Yes. A useful analogy is to imagine being an adult in a world populated only by children. Aside from the social alienation of it being hard to relate to others, there would be practical matters. The entertainment would all be tedious and predictable, all the rationalizations for bad behavior would be transparently self-interested. Enhanced capabilities for observation, prediction, and planning would make you a super-hero at problem-solving, but really, what does that get you except repetitive unfulfilling effort? Don't sweat the small stuff is good advice, but you couldn't actually ignore the futility. Don't focus on the negative is good advice, but in a world like that pessimism and realism are the same thing. Anyone would be miserable. The good-aligned person would likely withdraw or self-lobotomize. More cynical characters would harden their heart, seize power, and become king of all the blind babies and try to yoke them together and build a pyramid or something. (Yes, I've recently reread Understand by Ted Chiang, No a pyramid is not a plot point per se ;)

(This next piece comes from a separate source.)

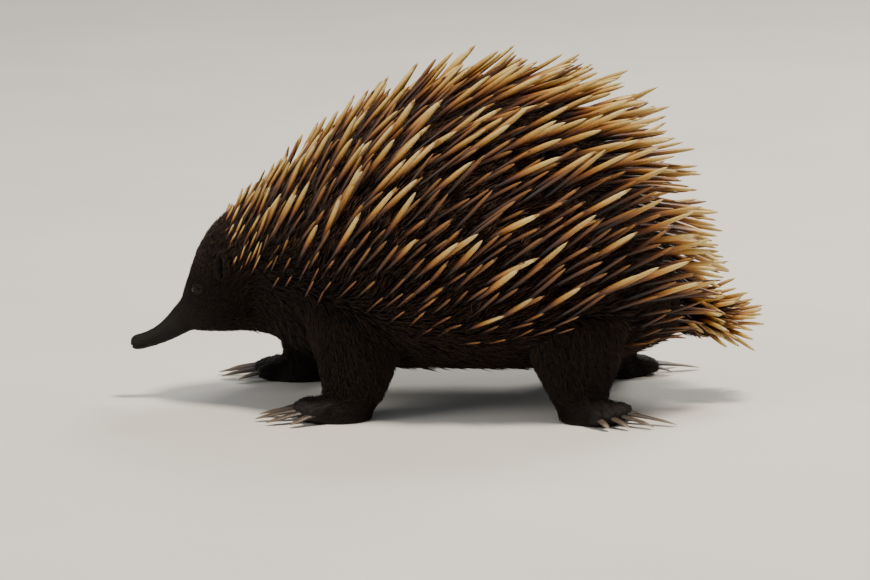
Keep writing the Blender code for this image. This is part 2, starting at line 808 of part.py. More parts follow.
def grow_coat(model, cutters):
    """The spines of every node that carries them."""
    draw = random.Random(SPINE_SEED)
    trees = {obj.name: node_tree(obj) for obj in model.objects}
    placed = []
    spines = body_spines(model, trees, placed, draw)
    spines["tail"] = tail_spines(trees, placed, draw)
    for name, rows in spines.items():
        fuse_spines(model.objects[name], rows, cutters, draw)


def centre_on_origin(objects):
    """Moves the model so that its box is centred on the origin, seen from above."""
    corners = np.array([vert.co for obj in objects for vert in obj.data.vertices])
    middle = (corners.min(axis=0) + corners.max(axis=0)) / 2
    for obj in objects:
        obj.data.transform(Matrix.Translation((-middle[0], -middle[1], 0)))


def main():
    clear_scene()
    model = new_collection("echidna")
    cutters = new_collection("cutters", shown=False)
    materials = {name: make_material(name) for name in COLOURS}
    body = make_body(model, materials)
    make_bill(model, cutters, materials)
    for side in ("left", "right"):
        make_eye(side, body["head"], model, cutters, materials)
        make_ear(side, body["head"], model, cutters, materials)
    keep_largest(body["head"])
    tail = make_tail(model, materials)
    cut_clear_of(tail, body["rump"], cutters)
    neighbours = {"fore": ("shoulders", "trunk"), "hind": ("rump", "trunk")}
    for pair in ("fore", "hind"):
        for side in ("left", "right"):
            make_leg(pair, side, [body[name] for name in neighbours[pair]], model, cutters, materials)
            make_foot(pair, side, model, cutters, materials)
    grow_coat(model, cutters)
    bpy.data.collections.remove(cutters)
    centre_on_origin(list(model.objects))


main()
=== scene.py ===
import math
from functools import partial

import bmesh
import bpy
import numpy as np
from mathutils import Matrix, Vector, noise
from mathutils.bvhtree import BVHTree
from mathutils.kdtree import KDTree


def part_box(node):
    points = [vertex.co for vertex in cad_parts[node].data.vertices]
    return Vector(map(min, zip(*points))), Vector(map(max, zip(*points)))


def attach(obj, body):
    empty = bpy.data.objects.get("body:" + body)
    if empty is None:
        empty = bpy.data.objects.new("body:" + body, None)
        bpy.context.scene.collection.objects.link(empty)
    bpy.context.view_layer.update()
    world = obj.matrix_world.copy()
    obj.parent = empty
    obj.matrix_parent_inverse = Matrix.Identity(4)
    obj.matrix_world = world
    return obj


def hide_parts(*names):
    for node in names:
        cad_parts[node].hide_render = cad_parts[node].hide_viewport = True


# Short-beaked echidna, life size: one skin with its folds, dark fur, banded spines,
# claws, eyes and ears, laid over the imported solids. The nose points to -X.

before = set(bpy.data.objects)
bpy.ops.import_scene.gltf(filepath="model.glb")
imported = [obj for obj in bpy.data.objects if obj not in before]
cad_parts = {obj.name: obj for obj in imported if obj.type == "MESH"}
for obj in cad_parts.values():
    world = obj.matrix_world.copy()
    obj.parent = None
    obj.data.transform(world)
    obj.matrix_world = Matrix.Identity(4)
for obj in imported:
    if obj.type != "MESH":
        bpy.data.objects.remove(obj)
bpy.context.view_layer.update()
mm = 0.001
rearward, aside, upward = Vector((1, 0, 0)), Vector((0, 1, 0)), Vector((0, 0, 1))
bothSides = ("left", "right")
limbs = [(pair, side) for pair in ("fore", "hind") for side in bothSides]
print("frame loaded,", len(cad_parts), "nodes")


# Colours and material nodes

def hexColour(text):
    parts = [int(text[i:i + 2], 16) / 255 for i in (1, 3, 5)]
    linear = [p / 12.92 if p <= 0.04045 else ((p + 0.055) / 1.055) ** 2.4 for p in parts]
    return (*linear, 1.0)


def setInputs(node, inputs):  # a socket is linked, any other value is set on the input itself
    for name, value in inputs.items():
        if isinstance(value, bpy.types.NodeSocket):
            node.id_data.links.new(value, node.inputs[name])
        else:
            node.inputs[name].default_value = value


def addNode(tree, kind, inputs=None, output=None, stops=(), **settings):
    # Returns the named output, or else the first that the node's settings leave in use.
    node = tree.nodes.new("ShaderNode" + kind)
    for name, value in settings.items():
        setattr(node, name, value)
    setInputs(node, inputs or {})
    if stops:  # of a colour ramp
        elements = node.color_ramp.elements
        while len(elements) < len(stops):
            elements.new(0.5)
        for element, (at, colour) in zip(elements, stops):
            element.position = at
            element.color = hexColour(colour)
    return node.outputs[output] if output else next(out for out in node.outputs if out.enabled)


def newMaterial(name, inputs, *attributes):
    # Returns what adds nodes to it, too, and a socket for each attribute that it reads.
    material = bpy.data.materials.new(name)
    material.use_nodes = True
    add = partial(addNode, material.node_tree)
    shader = material.node_tree.nodes["Principled BSDF"]
    setInputs(shader, inputs)
    return material, add, shader, *(add("Attribute", output="Fac", attribute_name=a) for a in attributes)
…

Thankfully the situation isn't actually this extreme, but I think what we're talking about is just a difference in degree and not a difference in kind. Seeing more clearly than others seems very uncomfortable at best, and frequently maladaptive and/or a recipe for derangement.


"Imagine"?

It is indeed not that extreme, but sometimes it feels pretty close. It is hard to find entertainment that isn't tedious and predictable. The public seems to eat up rationalizations for bad behavior which are obvious nonsense.

I'm happy at work because I'm surrounded by people smarter, more motivated, and more conscientious than I am. Outside of work, well, some days I dream that Anderson's Brain Wave would come true, the Earth would move out of some magical interstellar intelligence-suppressing field, and everyone's IQ would quintuple overnight.


yes and those children have money, power and jobs and you have to navigate that somehow without sparking their very irrational, very easily sparked ire.


Classroom votes in elementary school where my less-talented classmates counted just as much as mine blackpilled me on democracy.


I haven't found this to be true. For marriage, sure, pick someone close to you. But I've found that IQ is mostly irrelevant for friendship. Character and compatibility matter more than IQ.

I've noticed that many smart people have never learned how to enjoy spending time in mixed-IQ settings. I feel a bit sorry for smart people who were raised with smart parents and smart siblings and smart friends etc. I find their perspectives very limited.


>will spend most of their time surrounded by people they can't really relate to.

But society tends to bring together like-minded people e.g. in schooling, professional work, sports teams, art school, or whatever other community.

Also, I think social compatibility is less about matching IQs and more about matching senses of humor. If someone finds your jokes distasteful or downright bland, it's never going to work out. My friends are my friends because we laugh at the same things.


This doesn’t seem obviously true. There’s a bell curve of how knowledgeable people are with tech and somehow people I spend time with end up in the tail end. There’s a bell curve of how much they like board games and I end up spending a lot of time with people at the tail end as well. In general, the people you spend time with are not selected by a process which is even close to random.


"In general, the people you spend time with are not selected by a process which is even close to random"

That very much depends on where you are born & brought up, and how willing you are to leave all that behind.